[WHAT THE TASK ASKS]:
Collect every line of the records below that contains the word "axes".

^^^^

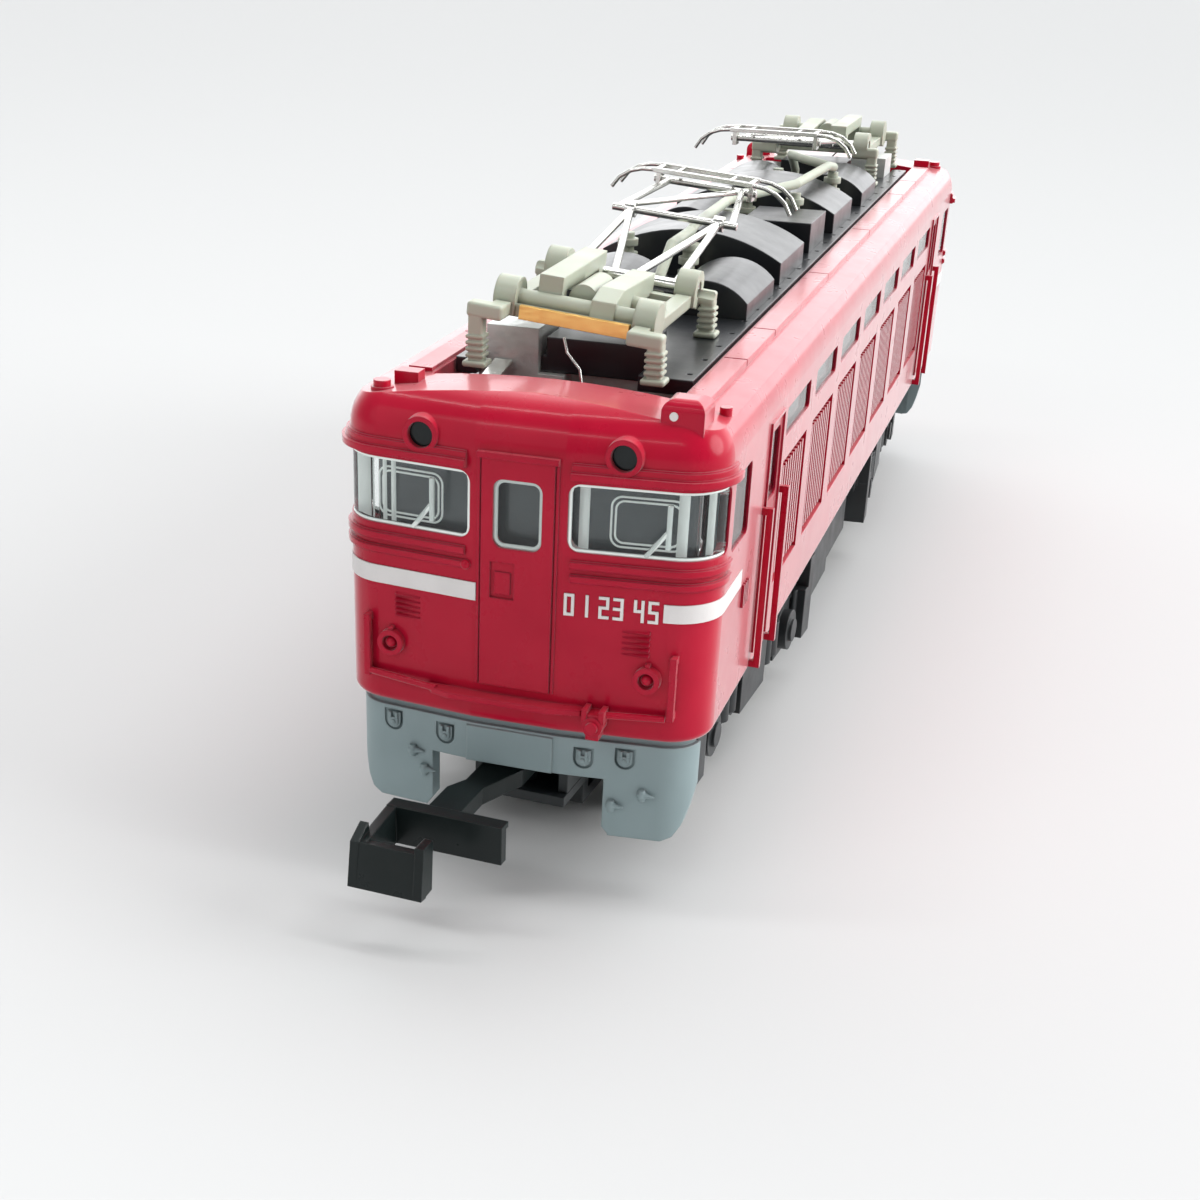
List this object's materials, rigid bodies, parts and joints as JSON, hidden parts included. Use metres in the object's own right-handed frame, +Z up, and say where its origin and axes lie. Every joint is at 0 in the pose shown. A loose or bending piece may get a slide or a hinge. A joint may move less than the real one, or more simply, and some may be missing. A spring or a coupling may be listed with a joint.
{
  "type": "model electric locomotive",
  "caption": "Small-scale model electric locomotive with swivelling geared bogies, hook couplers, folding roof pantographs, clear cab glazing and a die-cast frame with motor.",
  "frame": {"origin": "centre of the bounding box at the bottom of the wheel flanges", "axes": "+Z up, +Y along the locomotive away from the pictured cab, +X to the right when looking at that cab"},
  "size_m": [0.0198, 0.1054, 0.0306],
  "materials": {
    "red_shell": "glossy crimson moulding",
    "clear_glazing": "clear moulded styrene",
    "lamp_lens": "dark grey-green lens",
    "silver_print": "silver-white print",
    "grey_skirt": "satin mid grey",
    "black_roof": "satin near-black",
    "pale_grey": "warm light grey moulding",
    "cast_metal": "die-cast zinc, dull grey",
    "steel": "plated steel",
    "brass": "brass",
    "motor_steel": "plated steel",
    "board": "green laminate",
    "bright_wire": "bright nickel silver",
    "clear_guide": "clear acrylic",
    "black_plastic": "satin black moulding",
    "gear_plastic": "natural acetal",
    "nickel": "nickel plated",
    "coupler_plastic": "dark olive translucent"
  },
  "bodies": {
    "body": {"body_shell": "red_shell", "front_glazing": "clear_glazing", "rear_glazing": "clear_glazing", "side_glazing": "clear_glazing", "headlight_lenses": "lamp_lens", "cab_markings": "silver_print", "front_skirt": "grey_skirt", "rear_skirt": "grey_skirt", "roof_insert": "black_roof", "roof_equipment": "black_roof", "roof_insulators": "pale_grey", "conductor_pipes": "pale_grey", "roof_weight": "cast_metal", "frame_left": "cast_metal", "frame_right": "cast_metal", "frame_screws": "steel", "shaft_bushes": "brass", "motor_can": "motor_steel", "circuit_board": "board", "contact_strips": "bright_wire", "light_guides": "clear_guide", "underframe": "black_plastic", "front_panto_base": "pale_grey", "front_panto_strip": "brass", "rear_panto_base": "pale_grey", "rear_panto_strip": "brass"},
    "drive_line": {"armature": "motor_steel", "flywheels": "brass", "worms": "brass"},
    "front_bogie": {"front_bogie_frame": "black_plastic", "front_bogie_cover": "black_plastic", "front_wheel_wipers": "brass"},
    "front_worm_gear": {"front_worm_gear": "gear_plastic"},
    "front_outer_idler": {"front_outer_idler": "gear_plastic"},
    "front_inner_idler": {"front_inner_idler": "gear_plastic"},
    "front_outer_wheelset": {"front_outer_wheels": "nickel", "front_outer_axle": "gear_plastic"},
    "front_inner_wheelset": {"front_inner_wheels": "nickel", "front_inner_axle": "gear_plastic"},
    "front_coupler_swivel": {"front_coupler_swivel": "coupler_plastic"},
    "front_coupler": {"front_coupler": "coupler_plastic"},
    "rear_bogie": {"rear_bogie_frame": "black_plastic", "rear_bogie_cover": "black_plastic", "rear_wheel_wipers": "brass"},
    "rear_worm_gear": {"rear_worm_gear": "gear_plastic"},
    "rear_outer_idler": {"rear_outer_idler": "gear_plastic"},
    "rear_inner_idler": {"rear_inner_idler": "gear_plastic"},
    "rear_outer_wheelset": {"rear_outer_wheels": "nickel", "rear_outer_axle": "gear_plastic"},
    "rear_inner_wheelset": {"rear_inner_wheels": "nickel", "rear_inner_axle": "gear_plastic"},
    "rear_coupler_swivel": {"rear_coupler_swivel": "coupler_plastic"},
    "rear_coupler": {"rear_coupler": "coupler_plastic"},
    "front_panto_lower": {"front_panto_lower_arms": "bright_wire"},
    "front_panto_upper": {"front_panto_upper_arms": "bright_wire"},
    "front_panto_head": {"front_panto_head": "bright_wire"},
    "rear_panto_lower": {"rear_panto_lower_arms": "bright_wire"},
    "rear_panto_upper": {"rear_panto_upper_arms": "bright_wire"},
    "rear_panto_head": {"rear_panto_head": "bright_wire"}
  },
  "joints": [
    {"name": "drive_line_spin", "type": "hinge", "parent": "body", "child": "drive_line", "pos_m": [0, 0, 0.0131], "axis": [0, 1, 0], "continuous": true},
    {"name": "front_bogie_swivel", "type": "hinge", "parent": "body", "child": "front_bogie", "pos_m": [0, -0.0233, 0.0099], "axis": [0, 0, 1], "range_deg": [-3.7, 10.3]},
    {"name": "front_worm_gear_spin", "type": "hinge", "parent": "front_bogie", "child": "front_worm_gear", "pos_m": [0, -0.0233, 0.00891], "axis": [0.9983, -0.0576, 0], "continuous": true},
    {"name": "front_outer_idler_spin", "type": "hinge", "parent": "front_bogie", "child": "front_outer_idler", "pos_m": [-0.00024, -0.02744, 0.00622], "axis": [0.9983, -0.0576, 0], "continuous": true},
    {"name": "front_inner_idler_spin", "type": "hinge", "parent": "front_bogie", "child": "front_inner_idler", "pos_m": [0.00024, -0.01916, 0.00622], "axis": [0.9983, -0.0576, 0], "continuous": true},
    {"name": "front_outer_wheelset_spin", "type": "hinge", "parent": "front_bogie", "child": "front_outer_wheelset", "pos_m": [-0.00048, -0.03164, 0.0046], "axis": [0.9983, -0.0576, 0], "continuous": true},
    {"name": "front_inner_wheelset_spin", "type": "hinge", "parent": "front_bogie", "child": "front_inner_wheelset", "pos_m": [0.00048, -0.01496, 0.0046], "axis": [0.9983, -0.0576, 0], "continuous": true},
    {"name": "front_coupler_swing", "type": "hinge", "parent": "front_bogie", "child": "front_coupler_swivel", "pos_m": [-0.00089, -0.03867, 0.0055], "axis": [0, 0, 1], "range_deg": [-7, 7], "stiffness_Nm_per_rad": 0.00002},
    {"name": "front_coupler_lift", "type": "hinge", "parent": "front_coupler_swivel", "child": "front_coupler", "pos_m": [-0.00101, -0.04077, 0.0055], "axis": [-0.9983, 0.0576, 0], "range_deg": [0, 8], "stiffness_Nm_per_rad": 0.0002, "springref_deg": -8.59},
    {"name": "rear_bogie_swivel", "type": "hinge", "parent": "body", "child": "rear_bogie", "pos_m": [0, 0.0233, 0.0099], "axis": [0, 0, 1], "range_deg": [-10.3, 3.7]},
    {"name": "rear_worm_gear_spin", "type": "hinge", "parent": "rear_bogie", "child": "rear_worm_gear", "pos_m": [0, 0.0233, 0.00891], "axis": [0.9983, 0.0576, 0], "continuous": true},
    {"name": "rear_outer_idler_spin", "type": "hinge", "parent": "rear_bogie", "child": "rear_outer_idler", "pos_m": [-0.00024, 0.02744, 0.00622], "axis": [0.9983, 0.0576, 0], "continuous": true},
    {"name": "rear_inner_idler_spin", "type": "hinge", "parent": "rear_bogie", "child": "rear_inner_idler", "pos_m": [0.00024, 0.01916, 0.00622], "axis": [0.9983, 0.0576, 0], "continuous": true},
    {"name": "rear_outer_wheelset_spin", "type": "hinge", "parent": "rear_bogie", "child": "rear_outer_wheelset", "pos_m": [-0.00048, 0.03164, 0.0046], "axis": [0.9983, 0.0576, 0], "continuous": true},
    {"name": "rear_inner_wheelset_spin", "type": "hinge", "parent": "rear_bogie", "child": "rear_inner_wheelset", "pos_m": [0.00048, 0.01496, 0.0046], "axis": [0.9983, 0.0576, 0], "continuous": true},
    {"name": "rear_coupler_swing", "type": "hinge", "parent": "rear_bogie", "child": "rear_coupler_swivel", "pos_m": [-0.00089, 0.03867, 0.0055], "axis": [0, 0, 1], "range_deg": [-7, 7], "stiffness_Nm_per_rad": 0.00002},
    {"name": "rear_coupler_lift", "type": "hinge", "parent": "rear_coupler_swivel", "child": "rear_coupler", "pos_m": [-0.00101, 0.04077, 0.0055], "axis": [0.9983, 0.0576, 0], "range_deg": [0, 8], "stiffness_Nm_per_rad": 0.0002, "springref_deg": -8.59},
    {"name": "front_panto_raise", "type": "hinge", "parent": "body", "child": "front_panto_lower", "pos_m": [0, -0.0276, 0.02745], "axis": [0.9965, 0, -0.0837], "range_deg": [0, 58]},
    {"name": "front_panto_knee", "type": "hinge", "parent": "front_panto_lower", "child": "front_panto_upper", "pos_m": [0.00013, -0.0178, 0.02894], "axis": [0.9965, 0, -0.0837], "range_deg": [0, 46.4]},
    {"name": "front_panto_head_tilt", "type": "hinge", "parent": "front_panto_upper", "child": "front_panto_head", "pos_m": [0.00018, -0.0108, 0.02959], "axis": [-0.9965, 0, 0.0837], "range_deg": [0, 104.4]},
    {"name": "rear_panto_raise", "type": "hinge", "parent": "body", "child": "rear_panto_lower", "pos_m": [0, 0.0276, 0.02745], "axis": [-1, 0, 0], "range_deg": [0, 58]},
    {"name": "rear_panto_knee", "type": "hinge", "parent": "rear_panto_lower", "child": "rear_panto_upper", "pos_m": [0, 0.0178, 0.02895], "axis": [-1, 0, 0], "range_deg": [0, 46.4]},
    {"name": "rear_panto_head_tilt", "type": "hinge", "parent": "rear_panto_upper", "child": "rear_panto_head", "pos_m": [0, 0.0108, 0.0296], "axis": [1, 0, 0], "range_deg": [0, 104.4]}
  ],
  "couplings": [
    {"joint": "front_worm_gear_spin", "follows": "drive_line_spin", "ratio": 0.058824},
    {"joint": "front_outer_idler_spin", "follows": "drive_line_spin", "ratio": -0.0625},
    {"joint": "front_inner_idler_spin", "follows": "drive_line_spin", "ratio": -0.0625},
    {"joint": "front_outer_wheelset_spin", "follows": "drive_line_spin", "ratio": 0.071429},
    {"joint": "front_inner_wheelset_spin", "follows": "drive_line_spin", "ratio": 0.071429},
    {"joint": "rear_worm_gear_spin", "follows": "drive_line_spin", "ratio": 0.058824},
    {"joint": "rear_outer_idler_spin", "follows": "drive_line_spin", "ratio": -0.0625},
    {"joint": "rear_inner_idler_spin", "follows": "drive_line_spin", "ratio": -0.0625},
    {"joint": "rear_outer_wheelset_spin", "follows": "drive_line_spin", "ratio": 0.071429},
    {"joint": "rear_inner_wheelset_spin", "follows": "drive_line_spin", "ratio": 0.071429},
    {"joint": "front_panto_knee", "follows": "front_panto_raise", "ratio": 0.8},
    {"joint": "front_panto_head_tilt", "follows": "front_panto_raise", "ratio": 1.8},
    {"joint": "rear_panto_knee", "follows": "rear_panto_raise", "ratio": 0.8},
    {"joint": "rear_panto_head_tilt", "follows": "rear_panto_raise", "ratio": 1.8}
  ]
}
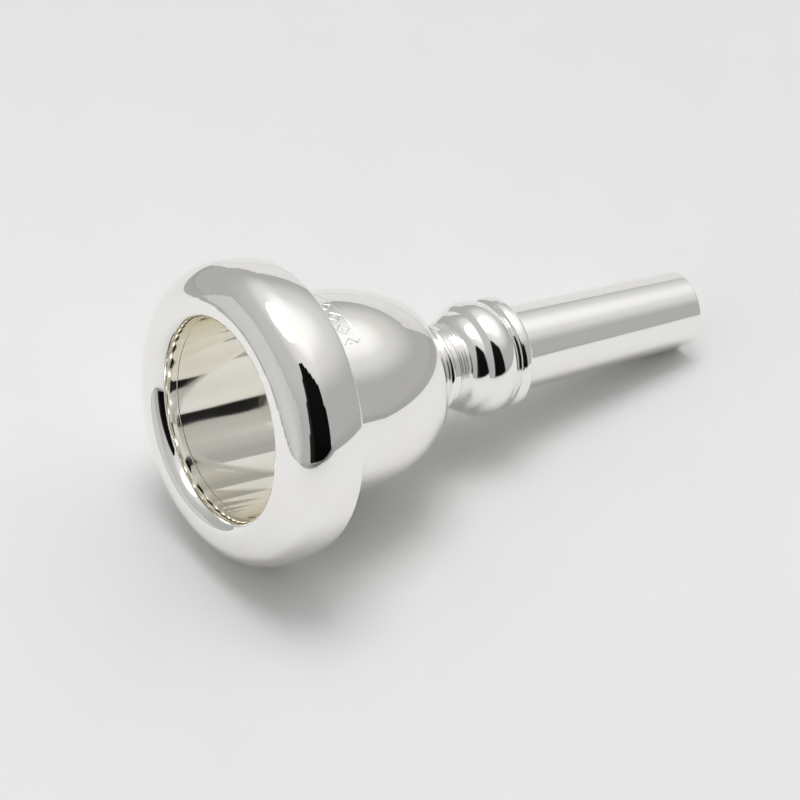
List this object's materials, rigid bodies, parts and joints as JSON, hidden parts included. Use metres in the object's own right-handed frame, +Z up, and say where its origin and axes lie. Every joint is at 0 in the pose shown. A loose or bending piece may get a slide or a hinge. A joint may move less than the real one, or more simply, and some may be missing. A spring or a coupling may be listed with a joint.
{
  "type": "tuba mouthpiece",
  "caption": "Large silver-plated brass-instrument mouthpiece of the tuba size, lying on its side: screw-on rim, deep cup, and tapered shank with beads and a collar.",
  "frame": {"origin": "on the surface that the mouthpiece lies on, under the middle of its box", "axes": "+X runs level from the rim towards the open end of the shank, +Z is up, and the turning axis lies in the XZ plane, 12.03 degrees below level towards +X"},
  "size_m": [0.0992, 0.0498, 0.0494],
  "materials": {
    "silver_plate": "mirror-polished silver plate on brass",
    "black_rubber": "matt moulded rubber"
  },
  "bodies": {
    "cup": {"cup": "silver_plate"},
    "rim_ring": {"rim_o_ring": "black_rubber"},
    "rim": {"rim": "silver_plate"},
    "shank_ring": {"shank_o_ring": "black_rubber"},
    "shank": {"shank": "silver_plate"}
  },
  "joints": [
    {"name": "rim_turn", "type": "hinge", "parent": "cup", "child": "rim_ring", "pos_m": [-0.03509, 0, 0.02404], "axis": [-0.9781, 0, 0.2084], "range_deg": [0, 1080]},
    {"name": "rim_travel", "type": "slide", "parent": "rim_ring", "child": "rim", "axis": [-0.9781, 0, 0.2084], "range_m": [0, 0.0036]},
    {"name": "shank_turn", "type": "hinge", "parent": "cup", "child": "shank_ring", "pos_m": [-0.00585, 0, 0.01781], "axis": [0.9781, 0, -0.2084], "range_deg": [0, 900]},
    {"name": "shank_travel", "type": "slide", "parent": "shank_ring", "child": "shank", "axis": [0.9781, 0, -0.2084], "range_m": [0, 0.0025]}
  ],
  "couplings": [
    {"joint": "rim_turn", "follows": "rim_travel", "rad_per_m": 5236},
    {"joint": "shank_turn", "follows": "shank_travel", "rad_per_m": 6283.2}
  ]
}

^^^^

[FINAL ANSWER]:
List this object's materials, rigid bodies, parts and joints as JSON, hidden parts included. Use metres in the object's own right-handed frame, +Z up, and say where its origin and axes lie. Every joint is at 0 in the pose shown. A loose or bending piece may get a slide or a hinge. A joint may move less than the real one, or more simply, and some may be missing. A spring or a coupling may be listed with a joint.
  "frame": {"origin": "centre of the bounding box at the bottom of the wheel flanges", "axes": "+Z up, +Y along the locomotive away from the pictured cab, +X to the right when looking at that cab"},
List this object's materials, rigid bodies, parts and joints as JSON, hidden parts included. Use metres in the object's own right-handed frame, +Z up, and say where its origin and axes lie. Every joint is at 0 in the pose shown. A loose or bending piece may get a slide or a hinge. A joint may move less than the real one, or more simply, and some may be missing. A spring or a coupling may be listed with a joint.
  "frame": {"origin": "on the surface that the mouthpiece lies on, under the middle of its box", "axes": "+X runs level from the rim towards the open end of the shank, +Z is up, and the turning axis lies in the XZ plane, 12.03 degrees below level towards +X"},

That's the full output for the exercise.